== Exercise ==
Copy each line in which the string "that" occurs.
___ Records shown ___
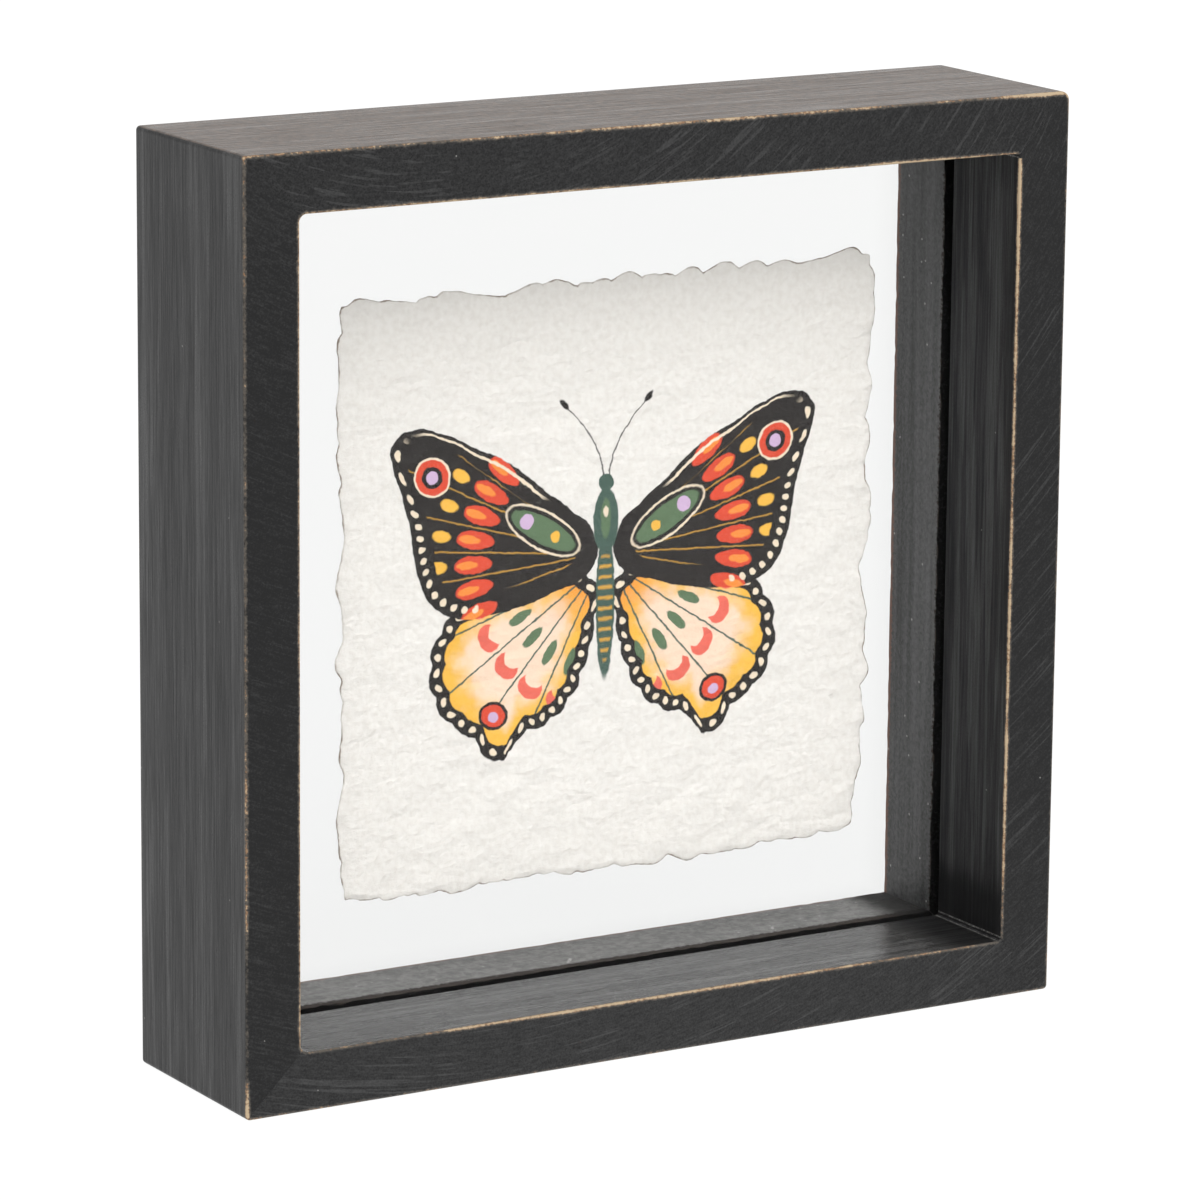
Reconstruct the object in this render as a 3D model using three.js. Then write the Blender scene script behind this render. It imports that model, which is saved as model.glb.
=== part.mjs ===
___
___ Records shown ___
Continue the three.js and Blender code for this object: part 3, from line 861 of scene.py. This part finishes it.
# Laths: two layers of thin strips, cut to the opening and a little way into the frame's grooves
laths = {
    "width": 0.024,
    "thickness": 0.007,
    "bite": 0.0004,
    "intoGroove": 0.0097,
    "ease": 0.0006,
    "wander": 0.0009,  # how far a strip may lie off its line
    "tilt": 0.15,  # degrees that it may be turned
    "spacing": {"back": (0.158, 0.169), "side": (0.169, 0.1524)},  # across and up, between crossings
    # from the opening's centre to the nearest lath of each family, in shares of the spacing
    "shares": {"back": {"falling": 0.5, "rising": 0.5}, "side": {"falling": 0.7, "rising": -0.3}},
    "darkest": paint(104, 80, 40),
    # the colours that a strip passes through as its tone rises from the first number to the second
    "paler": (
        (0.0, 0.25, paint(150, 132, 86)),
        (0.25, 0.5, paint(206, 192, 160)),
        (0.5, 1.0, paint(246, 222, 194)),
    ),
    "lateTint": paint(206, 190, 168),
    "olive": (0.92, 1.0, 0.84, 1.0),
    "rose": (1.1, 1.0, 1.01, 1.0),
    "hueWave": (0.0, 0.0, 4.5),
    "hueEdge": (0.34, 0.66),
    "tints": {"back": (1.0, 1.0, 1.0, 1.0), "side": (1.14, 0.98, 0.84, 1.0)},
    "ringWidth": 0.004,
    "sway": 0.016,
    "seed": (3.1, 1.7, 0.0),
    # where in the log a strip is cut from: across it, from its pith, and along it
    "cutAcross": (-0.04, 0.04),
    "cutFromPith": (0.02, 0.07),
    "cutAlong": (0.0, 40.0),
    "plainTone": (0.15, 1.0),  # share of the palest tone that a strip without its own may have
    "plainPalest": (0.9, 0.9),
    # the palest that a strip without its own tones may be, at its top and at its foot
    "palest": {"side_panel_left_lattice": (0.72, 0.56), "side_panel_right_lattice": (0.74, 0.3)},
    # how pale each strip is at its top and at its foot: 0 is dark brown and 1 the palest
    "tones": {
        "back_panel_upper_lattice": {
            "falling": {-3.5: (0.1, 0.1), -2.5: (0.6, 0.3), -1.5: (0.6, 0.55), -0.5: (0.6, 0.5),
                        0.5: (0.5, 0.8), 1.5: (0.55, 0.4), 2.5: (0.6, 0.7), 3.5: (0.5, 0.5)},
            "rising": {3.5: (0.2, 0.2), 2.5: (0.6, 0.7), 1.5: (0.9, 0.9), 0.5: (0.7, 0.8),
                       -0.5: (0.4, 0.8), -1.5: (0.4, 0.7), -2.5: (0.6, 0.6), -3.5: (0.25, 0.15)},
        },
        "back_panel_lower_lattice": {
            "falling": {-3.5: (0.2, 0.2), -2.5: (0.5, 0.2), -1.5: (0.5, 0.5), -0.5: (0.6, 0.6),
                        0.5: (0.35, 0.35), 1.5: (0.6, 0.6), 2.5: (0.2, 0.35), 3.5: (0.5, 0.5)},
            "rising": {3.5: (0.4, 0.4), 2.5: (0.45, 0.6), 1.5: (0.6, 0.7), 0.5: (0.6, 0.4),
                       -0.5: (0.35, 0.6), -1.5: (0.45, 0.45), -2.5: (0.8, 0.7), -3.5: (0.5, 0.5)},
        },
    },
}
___
== Answer for this exercise ==
Reconstruct the object in this render as a 3D model using three.js. Then write the Blender scene script behind this render. It imports that model, which is saved as model.glb.
    "tilt": 0.15,  # degrees that it may be turned
    # the colours that a strip passes through as its tone rises from the first number to the second
    "plainTone": (0.15, 1.0),  # share of the palest tone that a strip without its own may have
    # the palest that a strip without its own tones may be, at its top and at its foot